Pendekatan lokal diasumsikan untuk mengantarkan peserta didik mampu mengidentifikasi karakter lokalnya. Identifikasi ini dimuarakan pada orientasi akademik, penyesuaian materi ajar dengan karakter dan kebutuhan lokal. Sekolah daerah pesisir, misalnya, diperkenalkan dengan potensi dan ancaman ruang lokalnya. Mereka diperkenalkan dengan fungsi konservasi hutan pantai, mempelajari tanda bencana, mekanisme mitigasi dan sebagainya. Siswa hadir dalam kepentingan belajar dan resolusi problem sekaligus.
Riset
Suksesi pendidikan kearifan lingkungan yang mengakomodasi unsur lokalitas menjadi momok penting dalam membangun peradaban ekologis. Nilai kearifan lokal perlu digali maksimal untuk segera menemukan format pendidikan yang ideal. Dalam situasi inilah, peran civitas akademik menemukan momentumnya. Dosen, guru, dan pelaku pendidikan berkepentingan untuk dengan bersungguh-sungguh, melakukan serangkaian riset.
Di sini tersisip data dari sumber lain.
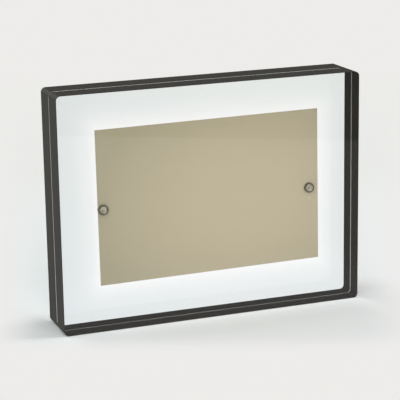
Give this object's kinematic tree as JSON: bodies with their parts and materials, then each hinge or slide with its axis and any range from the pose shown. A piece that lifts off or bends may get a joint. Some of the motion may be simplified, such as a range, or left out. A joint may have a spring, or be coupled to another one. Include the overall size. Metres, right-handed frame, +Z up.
{
  "type": "block photo frame",
  "caption": "Free-standing clear acrylic block frame with black-coated edges: slabs held face to face by magnets, with a photo card floating between them.",
  "frame": {"origin": "middle of the block's underside, at the level of the surface that it stands on", "axes": "+X to the right across the front, +Y from the front face to the back face, +Z up"},
  "size_m": [0.2046, 0.0346, 0.1542],
  "materials": {
    "clear_acrylic": "polished",
    "black_coat": "gloss",
    "nickel_plate": "polished",
    "card_stock": "matte"
  },
  "bodies": {
    "back_half": {"back_block": "clear_acrylic", "back_edge_band": "black_coat", "back_left_magnet": "nickel_plate", "back_right_magnet": "nickel_plate"},
    "front_half": {"front_block": "clear_acrylic", "front_edge_band": "black_coat", "front_left_magnet": "nickel_plate", "front_right_magnet": "nickel_plate"},
    "card": {"photo_card": "card_stock"}
  },
  "joints": [
    {"name": "front_pull", "type": "slide", "parent": "back_half", "child": "front_half", "axis": [0, -1, 0], "range_m": [0, 0.05]},
    {"name": "card_lift", "type": "slide", "parent": "back_half", "child": "card", "axis": [0, 0, 1], "range_m": [0, 0.14]}
  ]
}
Mereka perlu menggali potensi lokal dalam ragam kode demografi wilayah, karakter lingkungan, akar sejarah dan simbol-simbol tradisi lokal, untuk diterjemahkan ke dalam wawasan-kearifan lingkungan.
Hasil riset ini menjadi cikal muatan lokal yang mendukung suksesi pendidikan kearifan lingkungan. Ia sekaligus merupakan langkah progresif dalam rangka membangun watak pendidkan nasional yang berkarakter dalam semangat lokalitas.